Max (Mikey Madison), é a filha mais velha do trio, ama contar tudo o que acontece em sua vida para a mãe, que sempre lhe deu liberdade tanto para falar de sexo tanto quanto drogas. Com a chegada da vida adulta, Max passa a entender mais a mãe, tendo uma grande evolução no quarto ano, passando de uma garota inconsequente a uma mulher séria e madura para a pouca idade.
Frankie (Hannah Alligood) é a filha do meio, sempre meio deslocada, vemos a jornada de descoberta dela sempre pairar na família desde o fim da primeira temporada, quando surge a questão sobre a identidade de gênero, que é levada a banho-maria durante todo esse tempo. Desde que Sam foi avisada sobre a identidade da filha e uma possível transgeneridade, ela deixa Frankie livre para ser o que quiser, porém, pela complexidade do assunto, ainda não temos todas as respostas, apenas vemos a forma como Sam lida com tudo isso.
Duke (Olivia Edward), é a mais amorosa das três filhas e podemos acompanhar a transição da infância para a adolescência da garota. Ela admira muito a mãe e é a que mais assume a questão espirituosa de Better Things. Tem uma sensibilidade impressionante, isso quando não está gritando palavrões em um estacionamento com as irmãs.
O capítulo mais emocionante da série vem na segunda leva de episódios, intitulado de Eulogy, onde Sam cansa de ser ignorada e pede um pouco de gratidão das filhas. Esse pedido da protagonista leva a cenas muito especiais que nos fazem chorar e rir ao mesmo tempo, e é aonde percebemos a grandiosidade da série e como amamos muito essas mulheres.
O terceiro ano de Better Things pode ser considerado o mais ousado da trama, onde é abordada uma possível bissexualidade de Sam de forma singela, e é também quando vemos a protagonista experimentando coisas novas, por causa de uma crise de meia-idade. A casa de Sam está sempre cheia de amigos, na sua maioria mulheres, onde elas conversam sobre tudo enquanto se divertem contando os problemas da vida.
A produção de Pamela Adlon traz, em sua quarta temporada, um elemento simples porém cheio de significado: a água. Aqui ela vem em forma de chuva, tempestade, piscina e mar, ditando todos os acontecimentos da série, do primeiro ao último episódio, purificando todos os problemas, renovando e trazendo uma maior intensidade para a temporada – a melhor até agora.
Essa leva de episódios poderia ter sido a última, mas, felizmente, a série foi agraciada com mais uma renovação. Ainda não sabemos como Pamela Adlon elevará mais ainda o nível da série na quinta temporada, mas sabemos que será igualmente incrível.

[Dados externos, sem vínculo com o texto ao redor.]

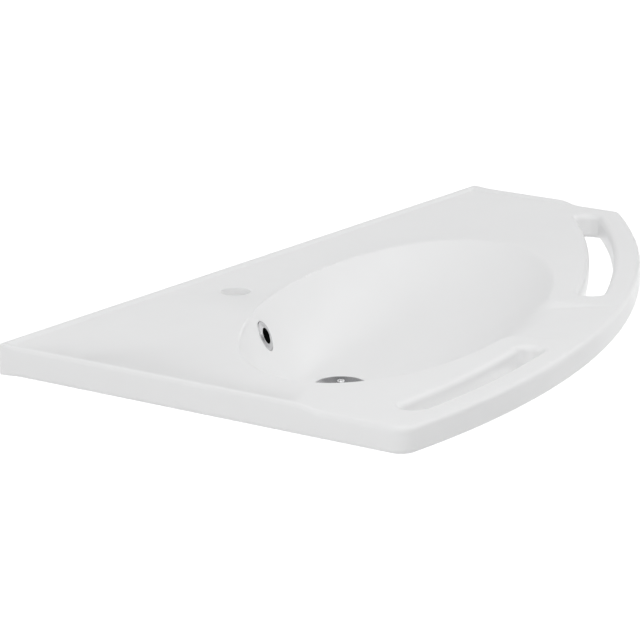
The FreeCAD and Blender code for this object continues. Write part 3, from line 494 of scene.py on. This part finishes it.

O quinto ano está em produção, com previsão de estreia para o primeiro semestre de 2022.
Better Things é uma série preciosa e necessária, que celebra relações, lugares, momentos e mulheres. É nostálgica e muito sincera, tudo de uma vez só. É um retrato da maternidade de forma crua, a vida como ela é sem rodeios nem romantização. Talvez seja por isso que conseguimos nos relacionar tanto com os acontecimentos na vida da família Fox. Afinal, é como a Phil diz “Toda mãe é uma mãe solteira”.